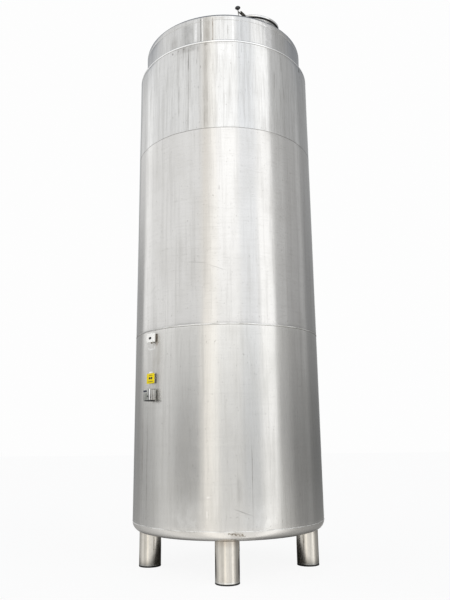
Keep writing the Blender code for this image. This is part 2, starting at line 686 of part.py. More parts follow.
def main():
    """Build the whole tank."""
    clear_scene()
    jacket_steel = make_material("jacket stainless", (0.62, 0.62, 0.60), 0.35, 1.0)
    vessel_steel = make_material("vessel stainless", (0.70, 0.70, 0.69), 0.30, 1.0)
    leg_steel = make_material("leg stainless", (0.60, 0.58, 0.54), 0.30, 1.0)
    rubber = make_material("black rubber", (0.02, 0.02, 0.02), 0.80, 0.0)
    bakelite = make_material("black bakelite", (0.015, 0.015, 0.017), 0.35, 0.0)
    white_plastic = make_material("white plastic", (0.85, 0.86, 0.84), 0.45, 0.0)
    black_plastic = make_material("black plastic", (0.03, 0.03, 0.03), 0.50, 0.0)
    yellow = make_material("yellow enamel", (0.90, 0.78, 0.03), 0.40, 0.0)
    navy = make_material("navy label", (0.01, 0.02, 0.06), 0.45, 0.0)

    build_legs(leg_steel, rubber)
    build_jacket(jacket_steel)
    build_vessel(vessel_steel)
    seat = make_frame("manhole_seat", (MANHOLE_X, MANHOLE_Y, SEAT_Z), (0.0, ROOF_SLOPE, OUTWARD))
    build_roof(seat, vessel_steel)

    manhole = make_frame("manhole_frame", (0.0, 0.0, 0.0), (0.0, 0.0, BOLT_DIRECTION - OUTWARD), seat)
    build_collar(manhole, vessel_steel)
    hinge_hole = build_brackets(manhole, vessel_steel)
    build_lid(manhole, hinge_hole, vessel_steel, rubber)
    build_swing_bolt(manhole, vessel_steel, bakelite)

    jacket = jacket_cutter()
    build_controller(jacket, white_plastic, black_plastic)
    build_sign(jacket, jacket_steel, yellow, white_plastic)
    build_housing(jacket, jacket_steel, navy)


main()
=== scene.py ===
"""Looks of an insulated vertical storage tank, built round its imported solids.

Metres, +Z up, the tank axis on Z, the floor at z = 0 and the front leg at -Y. Each new
surface is worked out with numpy as a grid of points, in the same frame as the solids.
A direction round the tank is 0 towards the front leg and grows towards +X.
"""

import logging
import math
from dataclasses import dataclass
from enum import Enum

import bmesh
import bpy
import numpy as np
from mathutils import Matrix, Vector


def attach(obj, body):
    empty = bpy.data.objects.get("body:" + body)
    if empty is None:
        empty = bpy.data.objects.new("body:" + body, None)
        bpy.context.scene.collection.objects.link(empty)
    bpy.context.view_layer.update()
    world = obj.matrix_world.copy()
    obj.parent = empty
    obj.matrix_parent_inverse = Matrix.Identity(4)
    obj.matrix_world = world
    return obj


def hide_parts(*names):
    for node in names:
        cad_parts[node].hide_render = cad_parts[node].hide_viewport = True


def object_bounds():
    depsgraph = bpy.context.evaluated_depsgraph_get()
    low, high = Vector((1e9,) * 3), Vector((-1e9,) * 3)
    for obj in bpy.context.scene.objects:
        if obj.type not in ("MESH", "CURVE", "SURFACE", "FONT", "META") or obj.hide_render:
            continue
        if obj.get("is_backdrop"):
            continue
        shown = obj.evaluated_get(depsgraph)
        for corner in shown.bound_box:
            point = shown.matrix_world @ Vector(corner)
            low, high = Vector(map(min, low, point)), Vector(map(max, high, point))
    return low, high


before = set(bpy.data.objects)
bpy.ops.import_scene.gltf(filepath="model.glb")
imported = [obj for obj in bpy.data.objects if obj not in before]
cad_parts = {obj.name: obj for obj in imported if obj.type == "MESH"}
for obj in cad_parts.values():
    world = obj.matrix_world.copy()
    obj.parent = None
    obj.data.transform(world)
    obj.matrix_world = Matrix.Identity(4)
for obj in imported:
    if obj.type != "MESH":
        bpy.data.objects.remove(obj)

LOG = logging.getLogger("tank")
Array = np.ndarray
Pair = tuple[float, float]
Point = tuple[float, float, float]
Tree = bpy.types.NodeTree
Socket = bpy.types.NodeSocket
GAP = 0.0003
TAU = 2.0 * math.pi

# Distances in metres at which points become one and slivers go, and turns of a surface in
# degrees: under the first two faces are one flat, and over the others an edge is sharp.
MERGE = 2e-6
SLIVER = 1e-7
SOLID_MERGE = 1e-5
FLAT_TURN = 0.5
SHARP_TURN = 35.0
PLATE_TURN = 40.0
FINE_TURN = 50.0

# Node types and settings that come up again and again.
MATH, MIX, RANGE = "ShaderNodeMath", "ShaderNodeMix", "ShaderNodeMapRange"
TIMES = {"operation": "MULTIPLY"}
TIMES_PLUS = {"operation": "MULTIPLY_ADD"}
SMOOTH = {"interpolation_type": "SMOOTHSTEP"}
COLOURS = {"data_type": "RGBA"}

# Each noise is moved on from the one before, its finer sizes fall off by one share, and a mark
# is full in its core and keeps its least share where it is broken up.
NOISE_STEP = (3.7, 1.9, 5.3)
NOISE_FALL = 0.55
MARK_CORE = 0.2
MARK_LEAST = 0.45

# Steps of a weld round the tank, and how far its path wanders up and down.
ROUND_STEPS = 1400
WELD_WANDER = 0.0008


# Points


def angles(count: int) -> Array:
    """Return evenly spaced angles once round, without the last repeat.

    Args:
        count: Number of angles.

    Returns:
        The angles in radians.
    """
    return np.arange(count) * (TAU / count)


def polar(radius: Array | float, t: Array, z: Array | float) -> Array:
    """Return points at a radius, a direction and a height: (radius cos t, radius sin t, z).

    Args:
        radius: Distances from Z.
        t: Directions in radians.
        z: Heights.

    Returns:
        The points, in the shape that the three arrays make together.
    """
    return np.stack(np.broadcast_arrays(radius * np.cos(t), radius * np.sin(t), z), -1)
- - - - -
Copy out the listing above, line by line and exactly, from its first line to the line holding "its imported solids.", inclusive.

▶ **THE COMPLETED TASK**
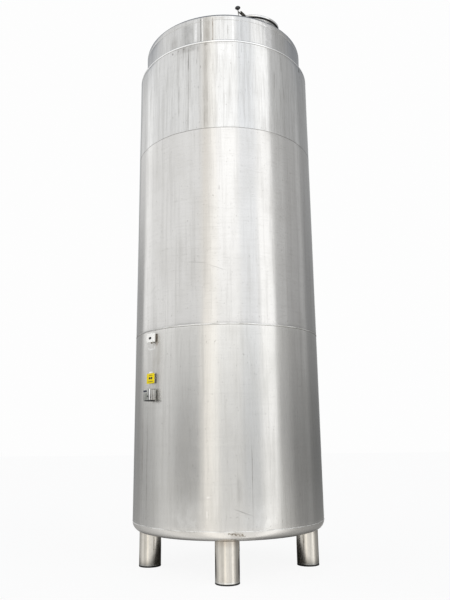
Keep writing the Blender code for this image. This is part 2, starting at line 686 of part.py. More parts follow.
def main():
    """Build the whole tank."""
    clear_scene()
    jacket_steel = make_material("jacket stainless", (0.62, 0.62, 0.60), 0.35, 1.0)
    vessel_steel = make_material("vessel stainless", (0.70, 0.70, 0.69), 0.30, 1.0)
    leg_steel = make_material("leg stainless", (0.60, 0.58, 0.54), 0.30, 1.0)
    rubber = make_material("black rubber", (0.02, 0.02, 0.02), 0.80, 0.0)
    bakelite = make_material("black bakelite", (0.015, 0.015, 0.017), 0.35, 0.0)
    white_plastic = make_material("white plastic", (0.85, 0.86, 0.84), 0.45, 0.0)
    black_plastic = make_material("black plastic", (0.03, 0.03, 0.03), 0.50, 0.0)
    yellow = make_material("yellow enamel", (0.90, 0.78, 0.03), 0.40, 0.0)
    navy = make_material("navy label", (0.01, 0.02, 0.06), 0.45, 0.0)

    build_legs(leg_steel, rubber)
    build_jacket(jacket_steel)
    build_vessel(vessel_steel)
    seat = make_frame("manhole_seat", (MANHOLE_X, MANHOLE_Y, SEAT_Z), (0.0, ROOF_SLOPE, OUTWARD))
    build_roof(seat, vessel_steel)

    manhole = make_frame("manhole_frame", (0.0, 0.0, 0.0), (0.0, 0.0, BOLT_DIRECTION - OUTWARD), seat)
    build_collar(manhole, vessel_steel)
    hinge_hole = build_brackets(manhole, vessel_steel)
    build_lid(manhole, hinge_hole, vessel_steel, rubber)
    build_swing_bolt(manhole, vessel_steel, bakelite)

    jacket = jacket_cutter()
    build_controller(jacket, white_plastic, black_plastic)
    build_sign(jacket, jacket_steel, yellow, white_plastic)
    build_housing(jacket, jacket_steel, navy)


main()
=== scene.py ===
"""Looks of an insulated vertical storage tank, built round its imported solids.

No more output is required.